Il visitait un jour les manufactures à Norwick. Un gros fabricant le promenait dans les ateliers, en lui disant: Voilà des étoffes pour l'Italie, en voilà pour l'Allemagne; celles-ci sont pour les îles de l'Amérique, et celles-là pour le continent. Pendant cet étalage, Francklin observait que les ouvriers étaient à demi nus, ou couverts d'habits tout déchirés. Il se retourne vers son guide, et lui demande: Est-ce que vous n'avez point de manufactures pour Norwick?

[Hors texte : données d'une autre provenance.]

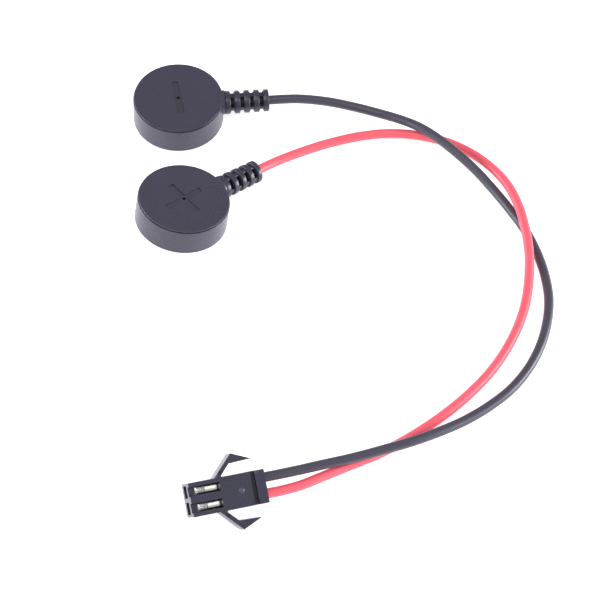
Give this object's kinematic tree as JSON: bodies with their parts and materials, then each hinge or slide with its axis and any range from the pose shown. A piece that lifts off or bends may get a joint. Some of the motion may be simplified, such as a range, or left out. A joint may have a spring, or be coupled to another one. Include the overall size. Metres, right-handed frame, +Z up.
{
  "type": "magnetic contact lead",
  "caption": "Two round magnetic contact pods marked minus and plus, each on a single-core lead with a slotted strain relief, joined in one two-way plug with sprung latch arms.",
  "frame": {"origin": "middle of the two pods' footprint, with their strain reliefs, on the surface that they stand on", "axes": "+Z up from that surface; +Y from the plug's end towards the negative pod, along the longer side of the pods' footprint; +X towards the loop of the leads"},
  "size_m": [0.0721, 0.0909, 0.009],
  "materials": {
    "pod_plastic": "satin moulded, dark slate",
    "relief_plastic": "satin moulded, dark slate",
    "plug_plastic": "satin moulded, near black",
    "black_insulation": "soft extruded plastic with a broad highlight",
    "red_insulation": "soft extruded plastic with a broad highlight",
    "nickel_plate": "bright nickel plate",
    "magnet_plating": "nickel plated",
    "backing_card": "matt fibre card",
    "solder": "satin solder",
    "copper_core": "stranded copper",
    "tin_plate": "bright tin plate over strip metal"
  },
  "bodies": {
    "lead_set": {"negative_cover": "pod_plastic", "negative_strain_relief": "relief_plastic", "negative_contact_plate": "nickel_plate", "negative_magnet": "magnet_plating", "negative_backing_pad": "backing_card", "negative_solder_tag": "tin_plate", "negative_solder_joint": "solder", "black_core_in_pod": "copper_core", "black_lead_in_relief": "black_insulation", "positive_cover": "pod_plastic", "positive_strain_relief": "relief_plastic", "positive_contact_plate": "nickel_plate", "positive_magnet": "magnet_plating", "positive_backing_pad": "backing_card", "positive_solder_tag": "tin_plate", "positive_solder_joint": "solder", "red_core_in_pod": "copper_core", "red_lead_in_relief": "red_insulation", "black_lead": "black_insulation", "red_lead": "red_insulation", "plug_housing": "plug_plastic", "black_crimp_contact": "tin_plate", "black_core_in_plug": "copper_core", "black_lead_in_plug": "black_insulation", "red_crimp_contact": "tin_plate", "red_core_in_plug": "copper_core", "red_lead_in_plug": "red_insulation"},
    "black_side_latch_arm": {"latch_arm_black_side": "plug_plastic"},
    "red_side_latch_arm": {"latch_arm_red_side": "plug_plastic"},
    "black_lance": {"black_locking_lance": "tin_plate"},
    "red_lance": {"red_locking_lance": "tin_plate"},
    "black_spring": {"black_pin_spring": "tin_plate"},
    "red_spring": {"red_pin_spring": "tin_plate"}
  },
  "joints": [
    {"name": "black_side_latch", "type": "hinge", "parent": "lead_set", "child": "black_side_latch_arm", "pos_m": [0.0078, -0.06414, 0.00649], "axis": [-0.2366, 0.4786, -0.8455], "range_deg": [0, 18], "stiffness_Nm_per_rad": 0.01},
    {"name": "red_side_latch", "type": "hinge", "parent": "lead_set", "child": "red_side_latch_arm", "pos_m": [0.00938, -0.06945, 0.00305], "axis": [0.2366, -0.4786, 0.8455], "range_deg": [0, 18], "stiffness_Nm_per_rad": 0.01},
    {"name": "black_lance_press", "type": "hinge", "parent": "lead_set", "child": "black_lance", "pos_m": [0.00585, -0.06634, 0.00523], "axis": [-0.2419, 0.8138, 0.5284], "range_deg": [0, 12], "stiffness_Nm_per_rad": 0.002},
    {"name": "black_spring_press", "type": "hinge", "parent": "lead_set", "child": "black_spring", "pos_m": [0.00682, -0.06518, 0.00388], "axis": [0.2419, -0.8138, -0.5284], "range_deg": [0, 6], "stiffness_Nm_per_rad": 0.002},
    {"name": "red_lance_press", "type": "hinge", "parent": "lead_set", "child": "red_lance", "pos_m": [0.00646, -0.06841, 0.00388], "axis": [-0.2419, 0.8138, 0.5284], "range_deg": [0, 12], "stiffness_Nm_per_rad": 0.002},
    {"name": "red_spring_press", "type": "hinge", "parent": "lead_set", "child": "red_spring", "pos_m": [0.00743, -0.06725, 0.00254], "axis": [0.2419, -0.8138, -0.5284], "range_deg": [0, 6], "stiffness_Nm_per_rad": 0.002}
  ]
}
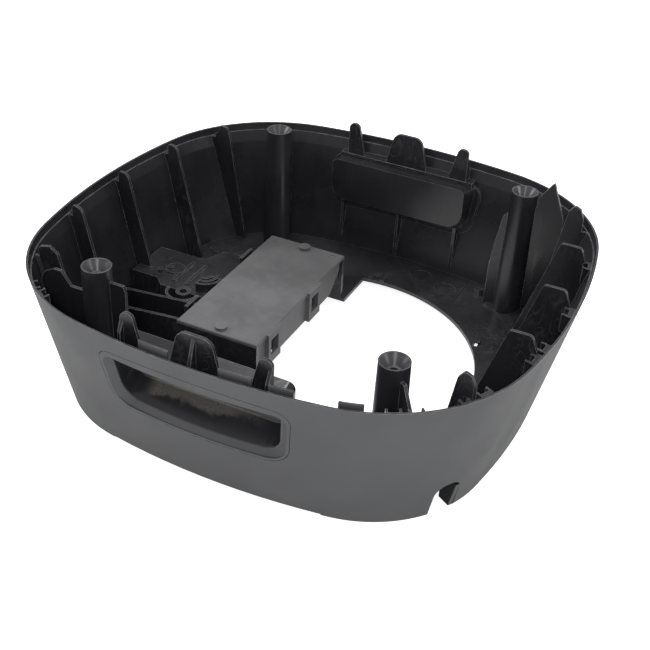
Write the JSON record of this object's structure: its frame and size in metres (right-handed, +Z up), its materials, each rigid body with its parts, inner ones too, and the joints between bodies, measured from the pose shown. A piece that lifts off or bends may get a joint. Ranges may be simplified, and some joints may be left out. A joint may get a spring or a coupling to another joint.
{
  "type": "multicooker base",
  "caption": "Rounded-square lower body of a multicooker with recessed carrying grips, screw towers, wall fins, a floor opening and a covered wiring compartment.",
  "frame": {"origin": "middle of the resting plane, under the centre of the body", "axes": "+Z up, +X from the left screw towers to the right ones, the two grips face -Y and +Y"},
  "size_m": [0.3324, 0.3206, 0.1151],
  "materials": {
    "shell_plastic": "fine matt grain outside, bare dark plastic inside",
    "cover_plastic": "satin with cloudy flow marks",
    "grip_plastic": "matt bezel, glossy pocket"
  },
  "bodies": {
    "root": {"base_shell": "shell_plastic", "compartment_cover": "cover_plastic", "front_grip_insert": "grip_plastic", "back_grip_insert": "grip_plastic"}
  },
  "joints": []
}
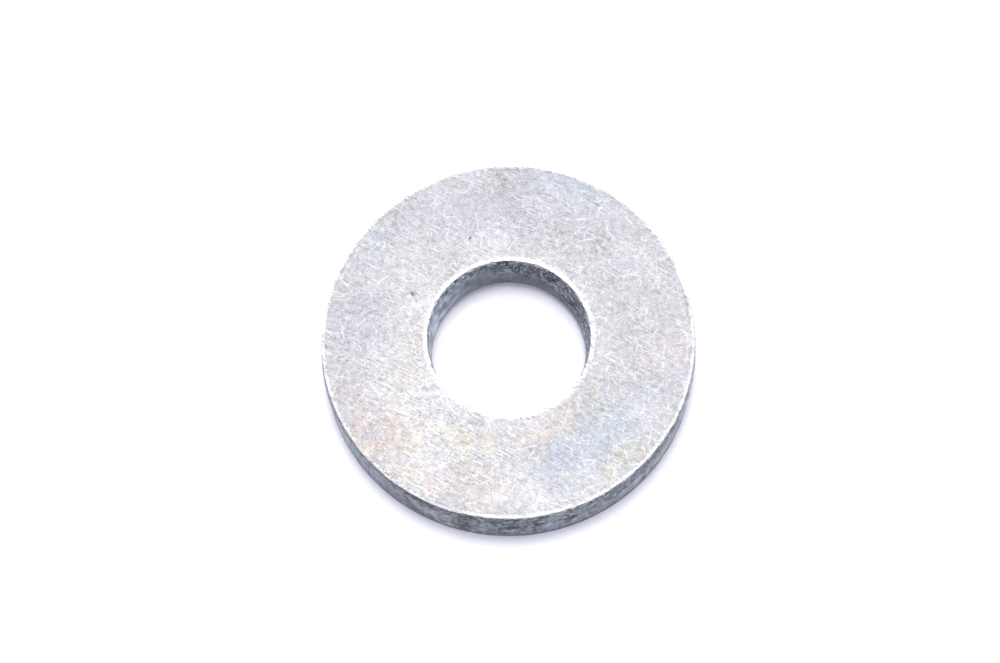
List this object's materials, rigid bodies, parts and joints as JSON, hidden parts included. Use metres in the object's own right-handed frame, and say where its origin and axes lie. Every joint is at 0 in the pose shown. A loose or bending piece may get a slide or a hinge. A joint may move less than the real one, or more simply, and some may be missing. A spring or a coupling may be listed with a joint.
{
  "type": "flat washer",
  "caption": "Thick plain flat washer: a round stamped steel ring that spreads a bolt head's or a nut's load over the part under it.",
  "frame": {"origin": "centre of the hole on the lower face, the face that the washer lies on", "axes": "+Z along the hole's axis from the lower face to the upper face; X and Y lie in the lower face"},
  "size_m": [0.036, 0.036, 0.006],
  "materials": {
    "zinc_plated_steel": "clear zinc plating over brushed steel, satin, with fine handling scratches and dull sheared edges"
  },
  "bodies": {
    "root": {"flat_washer": "zinc_plated_steel"}
  },
  "joints": []
}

Cette anecdote est bonne à raconter aux gens qui voient, dans les manufactures, la richesse des nations. Après la paix de 1783, parlant de la corruption du parlement d'Angleterre, Francklin disait que si les Etats-Unis eussent voulu lui donner, avant la guerre, le quart de ce qu'elle leur avait coûté, il se serait tenu assuré d'acheter des Anglais eux-mêmes l'indépendance à ce prix.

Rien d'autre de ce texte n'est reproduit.